The biggest changes in public libraries over the coming years will arise from the development of information technology (IT). These revolutionary changes will bring about previously undreamed of increases in the quality and quantity of detailed informatio information and knowledge readily and speedily available to the public. It is not possible to predict exactly the technology that will make this information accessible, but the government does predict that, whatever the technology, there will be a central role for public libraries.
Department of National Heritage, Reading the Future (1997)

The information superhighway should not just benefit the affluent or the metropolitan. Just as in the past books were a chance for ordinary people to better themselves, in the future online education will be a route to better prospects. But just as books are available from public libraries, the benefits of the superhighway must be there for everyone. This is a real chance for equality of opportunity...
Tony Blair, New Britain: My Vision of a Young Country (1996)

The introduction of information and communication technologies presents a challenge and opportunity for the United Kingdom as great as the industrial revolution in the nineteenth century. However, many citizens and communities will need help to meet the new demands of the emerging information society. Individual access to information and communications networks will be impeded by cost. And even as prices fall and ownership of suitable systems spreads, the intellectual challenge of obtaining access will remain, requiring skills development and support in information-handling for all citizens.

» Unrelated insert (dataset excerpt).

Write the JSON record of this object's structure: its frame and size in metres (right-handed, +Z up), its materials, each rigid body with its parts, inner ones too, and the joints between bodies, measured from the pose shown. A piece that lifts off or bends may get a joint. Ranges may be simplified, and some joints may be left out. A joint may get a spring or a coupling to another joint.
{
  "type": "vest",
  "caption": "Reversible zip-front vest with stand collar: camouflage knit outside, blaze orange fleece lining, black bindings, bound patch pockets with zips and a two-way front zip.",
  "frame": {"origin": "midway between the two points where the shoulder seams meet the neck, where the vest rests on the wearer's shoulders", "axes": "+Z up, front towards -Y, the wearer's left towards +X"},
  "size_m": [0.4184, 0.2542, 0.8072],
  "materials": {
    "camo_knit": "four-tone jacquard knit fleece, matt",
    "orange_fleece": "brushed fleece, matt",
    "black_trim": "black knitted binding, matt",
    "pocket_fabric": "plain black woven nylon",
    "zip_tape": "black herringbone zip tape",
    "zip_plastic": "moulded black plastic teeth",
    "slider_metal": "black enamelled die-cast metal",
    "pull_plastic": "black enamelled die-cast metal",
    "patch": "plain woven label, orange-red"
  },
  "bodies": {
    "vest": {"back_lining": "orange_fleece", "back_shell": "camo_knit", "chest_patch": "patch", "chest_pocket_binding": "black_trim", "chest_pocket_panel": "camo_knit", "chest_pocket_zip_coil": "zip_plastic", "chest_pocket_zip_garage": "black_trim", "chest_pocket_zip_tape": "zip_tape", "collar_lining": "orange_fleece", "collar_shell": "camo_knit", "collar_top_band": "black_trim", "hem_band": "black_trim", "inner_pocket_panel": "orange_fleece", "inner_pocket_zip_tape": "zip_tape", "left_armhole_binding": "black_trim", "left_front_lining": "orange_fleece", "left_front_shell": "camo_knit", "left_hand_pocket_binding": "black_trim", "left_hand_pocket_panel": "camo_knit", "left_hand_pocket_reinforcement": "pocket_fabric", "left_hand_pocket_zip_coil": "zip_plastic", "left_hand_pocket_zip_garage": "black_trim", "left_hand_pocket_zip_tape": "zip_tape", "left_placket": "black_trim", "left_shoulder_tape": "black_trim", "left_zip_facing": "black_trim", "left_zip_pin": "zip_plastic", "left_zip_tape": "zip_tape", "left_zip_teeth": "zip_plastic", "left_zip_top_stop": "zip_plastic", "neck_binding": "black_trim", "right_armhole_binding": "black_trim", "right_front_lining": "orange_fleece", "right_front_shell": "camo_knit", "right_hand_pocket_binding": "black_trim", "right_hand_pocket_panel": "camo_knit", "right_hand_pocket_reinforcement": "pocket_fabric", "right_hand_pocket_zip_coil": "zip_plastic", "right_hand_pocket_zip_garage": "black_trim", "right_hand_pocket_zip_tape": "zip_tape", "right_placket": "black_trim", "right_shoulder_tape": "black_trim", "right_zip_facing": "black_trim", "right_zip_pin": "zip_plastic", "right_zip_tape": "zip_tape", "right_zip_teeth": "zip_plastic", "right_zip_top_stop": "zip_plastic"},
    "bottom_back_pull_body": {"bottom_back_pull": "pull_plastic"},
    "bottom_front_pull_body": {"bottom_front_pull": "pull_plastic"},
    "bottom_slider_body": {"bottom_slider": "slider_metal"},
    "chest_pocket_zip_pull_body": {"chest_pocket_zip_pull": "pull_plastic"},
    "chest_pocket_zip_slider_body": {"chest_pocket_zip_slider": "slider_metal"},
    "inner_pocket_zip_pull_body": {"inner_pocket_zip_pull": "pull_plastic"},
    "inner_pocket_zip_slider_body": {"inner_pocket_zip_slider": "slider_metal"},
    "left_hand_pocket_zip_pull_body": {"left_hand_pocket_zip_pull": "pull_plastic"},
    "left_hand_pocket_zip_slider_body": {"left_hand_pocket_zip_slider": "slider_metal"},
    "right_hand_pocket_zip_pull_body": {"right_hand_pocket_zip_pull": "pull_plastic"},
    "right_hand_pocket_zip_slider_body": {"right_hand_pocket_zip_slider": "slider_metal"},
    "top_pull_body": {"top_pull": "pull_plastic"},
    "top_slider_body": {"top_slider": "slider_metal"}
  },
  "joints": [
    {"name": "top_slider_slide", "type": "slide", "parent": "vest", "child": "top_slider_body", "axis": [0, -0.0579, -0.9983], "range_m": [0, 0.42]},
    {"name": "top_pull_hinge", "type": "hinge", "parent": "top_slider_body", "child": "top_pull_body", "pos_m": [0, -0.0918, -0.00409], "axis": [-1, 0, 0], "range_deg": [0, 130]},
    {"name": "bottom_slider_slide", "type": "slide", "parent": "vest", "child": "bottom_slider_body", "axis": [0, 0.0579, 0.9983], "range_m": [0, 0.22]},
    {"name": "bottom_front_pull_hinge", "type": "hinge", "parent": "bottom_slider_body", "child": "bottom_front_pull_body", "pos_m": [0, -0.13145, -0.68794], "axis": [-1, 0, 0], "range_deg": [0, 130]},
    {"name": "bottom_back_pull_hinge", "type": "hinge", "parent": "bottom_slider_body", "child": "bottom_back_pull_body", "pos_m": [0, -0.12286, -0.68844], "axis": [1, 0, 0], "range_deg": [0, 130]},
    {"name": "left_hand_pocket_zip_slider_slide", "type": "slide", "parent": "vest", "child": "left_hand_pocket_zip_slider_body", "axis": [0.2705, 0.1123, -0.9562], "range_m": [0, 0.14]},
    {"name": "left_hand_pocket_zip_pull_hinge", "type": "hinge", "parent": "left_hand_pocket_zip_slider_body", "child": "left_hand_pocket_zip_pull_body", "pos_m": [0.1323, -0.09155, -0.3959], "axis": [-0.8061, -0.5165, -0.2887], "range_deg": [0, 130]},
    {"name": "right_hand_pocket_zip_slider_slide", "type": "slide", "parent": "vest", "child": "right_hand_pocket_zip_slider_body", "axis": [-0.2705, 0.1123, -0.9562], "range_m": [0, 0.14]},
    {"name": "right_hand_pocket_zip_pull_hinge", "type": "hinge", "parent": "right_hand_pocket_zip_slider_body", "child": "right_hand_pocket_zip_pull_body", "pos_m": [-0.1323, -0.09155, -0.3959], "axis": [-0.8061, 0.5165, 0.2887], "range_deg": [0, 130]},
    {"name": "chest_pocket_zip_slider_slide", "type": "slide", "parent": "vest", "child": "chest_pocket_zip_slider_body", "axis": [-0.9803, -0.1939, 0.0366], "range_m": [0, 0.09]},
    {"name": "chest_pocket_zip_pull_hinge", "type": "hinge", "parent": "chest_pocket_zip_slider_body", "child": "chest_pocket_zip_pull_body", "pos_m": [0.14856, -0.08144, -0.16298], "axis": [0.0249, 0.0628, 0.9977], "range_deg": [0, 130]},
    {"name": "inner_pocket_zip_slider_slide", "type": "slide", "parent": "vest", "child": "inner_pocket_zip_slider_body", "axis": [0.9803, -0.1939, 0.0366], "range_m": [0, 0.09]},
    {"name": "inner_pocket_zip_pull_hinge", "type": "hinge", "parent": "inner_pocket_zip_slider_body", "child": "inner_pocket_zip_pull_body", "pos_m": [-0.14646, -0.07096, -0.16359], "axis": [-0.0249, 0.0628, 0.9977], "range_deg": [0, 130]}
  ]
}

Public libraries are the ideal vehicle to provide this access and support, and to foster the spread of vital new technological skills among the population. Well over half the population already use libraries, and librarians have an unrivalled reputation for helping the knowledge-seeker.
This report argues for the transformation of libraries and what they do; it makes the case for re-equipping them and reskilling their staff so that they can continue to fulfil their widely valued role as intermediary, guide, interpreter and referral point - but now helping smooth the path to the technological future.

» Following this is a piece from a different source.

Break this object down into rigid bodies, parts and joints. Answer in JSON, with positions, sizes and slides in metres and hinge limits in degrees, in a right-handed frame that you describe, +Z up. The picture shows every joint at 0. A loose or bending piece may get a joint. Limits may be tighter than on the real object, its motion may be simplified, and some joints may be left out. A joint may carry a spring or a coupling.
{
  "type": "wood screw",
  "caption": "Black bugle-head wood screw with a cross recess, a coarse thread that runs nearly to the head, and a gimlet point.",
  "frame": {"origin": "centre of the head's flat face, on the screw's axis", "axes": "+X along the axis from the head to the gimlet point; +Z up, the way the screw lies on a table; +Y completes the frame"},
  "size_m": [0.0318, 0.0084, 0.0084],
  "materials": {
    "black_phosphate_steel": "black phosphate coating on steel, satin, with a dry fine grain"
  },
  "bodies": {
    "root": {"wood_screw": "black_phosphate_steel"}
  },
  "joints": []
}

The library is an enormously powerful agent for change: accountable to and trusted by people, and integral to education, industry, government and the community. A UK-wide information network made available through libraries and implemented on the basis of a high-specification central core could do more to broaden and encourage the spread of information and communication technology skills among the population - especially the young - than any other measure the government could introduce.

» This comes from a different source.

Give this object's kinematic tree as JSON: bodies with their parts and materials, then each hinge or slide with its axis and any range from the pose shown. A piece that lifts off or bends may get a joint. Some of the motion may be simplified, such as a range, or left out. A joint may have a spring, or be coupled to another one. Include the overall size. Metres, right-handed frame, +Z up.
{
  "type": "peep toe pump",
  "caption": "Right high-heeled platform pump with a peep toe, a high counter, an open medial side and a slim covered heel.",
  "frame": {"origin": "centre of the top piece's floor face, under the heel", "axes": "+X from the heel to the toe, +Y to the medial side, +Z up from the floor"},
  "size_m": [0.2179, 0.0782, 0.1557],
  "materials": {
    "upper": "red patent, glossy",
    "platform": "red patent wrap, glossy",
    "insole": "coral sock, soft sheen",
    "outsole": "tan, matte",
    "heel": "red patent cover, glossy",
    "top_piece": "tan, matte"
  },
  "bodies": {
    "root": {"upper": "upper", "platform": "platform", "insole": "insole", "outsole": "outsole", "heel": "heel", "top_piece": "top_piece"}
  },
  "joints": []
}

These developments will bring benefits - including export opportunities - throughout the UK economy, and not least for its software and graphics industries. Experience in the USA has already shown that it is those who have had easy access to powerful computers at a relatively early age who have gone on to build the Silicon Valley industries.
Renewed and reinvigorated by technology investment, libraries will become very different places. They will retain their spaces for books, study, exhibitions and events, but they will gain new learning spaces - interactive spaces - new uses and new users.The rapid spread of high-performance communications will mean that even the most remote rural library will offer access to the same facilities as a large urban library, providing a means to draw in those people who, through geography, are furthest removed from the opportunities offered by the Information Age.
Librarians will add new skills to their current capabilities. They will help people overcome their anxieties about the new world of networked and digitised information, and assist them to navigate through it.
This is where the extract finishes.